# Inside Business ABC TV



## MrBurns (22 April 2012)

Watched this show this morning for the first time in a long time, very interesting, 

Telstra is worth buying and is seen as a proxy TD, they've got cash coming out of their ears for the next 3 years.

Don't buy oil, it's overdue to tank.

Don't trust brokers recommendations, read their reports and make your own decision, their recommendations are almost always influenced by other work they do for companies or to stay in favor with those they wish to work for - hence you rarely see a sell recommendation for RIO or BHP

I have new respect for Marcus Padley and of course Stephen Mayne.....


----------



## Garpal Gumnut (22 April 2012)

MrBurns said:


> Watched this show this morning for the first time in a long time, very interesting,
> 
> Telstra is worth buying and is seen as a proxy TD, they've got cash coming out of their ears for the next 3 years.
> 
> ...




The 4 muppets on this morning have started reading ASF.

gg


----------



## brianwh (22 April 2012)

I find Kholer entertaining and easy to listen to (and read) but for me he has a fairly major credibility gap to fill with his newsletter to his clients call to "sell everything". He made this call just before Xmas last year. This may still turn out to be good advice but so far, not so good


----------



## So_Cynical (22 April 2012)

I like inside business

And love being able to watch it when i want on ABC iview.

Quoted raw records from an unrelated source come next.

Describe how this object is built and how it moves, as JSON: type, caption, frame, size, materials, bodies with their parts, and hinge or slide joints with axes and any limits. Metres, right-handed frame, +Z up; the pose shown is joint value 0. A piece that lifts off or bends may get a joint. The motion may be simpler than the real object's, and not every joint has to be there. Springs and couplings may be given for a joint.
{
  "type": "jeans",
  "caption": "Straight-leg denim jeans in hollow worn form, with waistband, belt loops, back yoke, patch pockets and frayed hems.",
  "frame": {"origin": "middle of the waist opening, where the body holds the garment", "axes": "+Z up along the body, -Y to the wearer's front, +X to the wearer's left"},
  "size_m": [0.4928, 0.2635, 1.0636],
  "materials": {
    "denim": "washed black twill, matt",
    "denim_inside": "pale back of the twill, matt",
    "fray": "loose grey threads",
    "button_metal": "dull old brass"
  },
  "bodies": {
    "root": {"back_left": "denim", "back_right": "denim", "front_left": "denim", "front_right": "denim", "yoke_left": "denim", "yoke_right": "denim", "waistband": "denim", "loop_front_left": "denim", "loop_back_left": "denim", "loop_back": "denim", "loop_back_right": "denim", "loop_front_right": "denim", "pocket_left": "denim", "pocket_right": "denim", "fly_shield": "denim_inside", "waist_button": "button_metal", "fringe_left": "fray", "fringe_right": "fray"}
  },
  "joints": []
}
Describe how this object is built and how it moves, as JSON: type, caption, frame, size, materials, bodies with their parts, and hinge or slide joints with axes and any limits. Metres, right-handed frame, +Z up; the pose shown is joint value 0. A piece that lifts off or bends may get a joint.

http://www.abc.net.au/iview/#/news


----------



## Tyler Durden (22 April 2012)

brianwh said:


> I find Kholer entertaining and easy to listen to (and read) but for me he has a fairly major credibility gap to fill with his newsletter to his clients call to "sell everything". He made this call just before Xmas last year. This may still turn out to be good advice but so far, not so good




My friend always says, it's easy to say "buy" or "sell" - question is, when?


----------



## Starcraftmazter (23 April 2012)

MrBurns said:


> Telstra is worth buying and is seen as a proxy TD, they've got cash coming out of their ears for the next 3 years.




Just because they have a lot of cash doesn't mean it's worth buying. With that logic, you may as well invest (or should I say speculate) in Apple.

Historically Telstra is a terrible company with terrible service that does terrible things and is incapable of offering people competitive solutions. But that's just my biased opinion as a techie.



MrBurns said:


> Don't buy oil, it's overdue to tank.




That's built on the assumptions of poor economic growth worldwide AND lack of money printing by the banks.

It's kind of pointless without a time-frame. I would not argue poor growth in the medium term and potentially even short, but there is guaranteed to be money printing at some stage, so...

It's a pretty meaningless statement in itself.


And that's why I don't watch television.


----------



## Tightwad (23 April 2012)

I dont mind it... except i object to them dumbing it down and calling it The Business.. also i prefer allie moore.  Ticky has too much of a pony club voice for me.


----------



## MrBurns (23 April 2012)

Tightwad said:


> I dont mind it... except i object to them dumbing it down and calling it The Business.. also i prefer allie moore.  Ticky has too much of a pony club voice for me.




Thats a different show, inside business is on Sunday mornings, The Business is on week nights, I hate the name too, Lateline Business was much better.


----------



## MrBurns (23 April 2012)

Starcraftmazter said:


> Just because they have a lot of cash doesn't mean it's worth buying. With that logic, you may as well invest (or should I say speculate) in Apple.
> 
> Historically Telstra is a terrible company with terrible service that does terrible things and is incapable of offering people competitive solutions. But that's just my biased opinion as a techie.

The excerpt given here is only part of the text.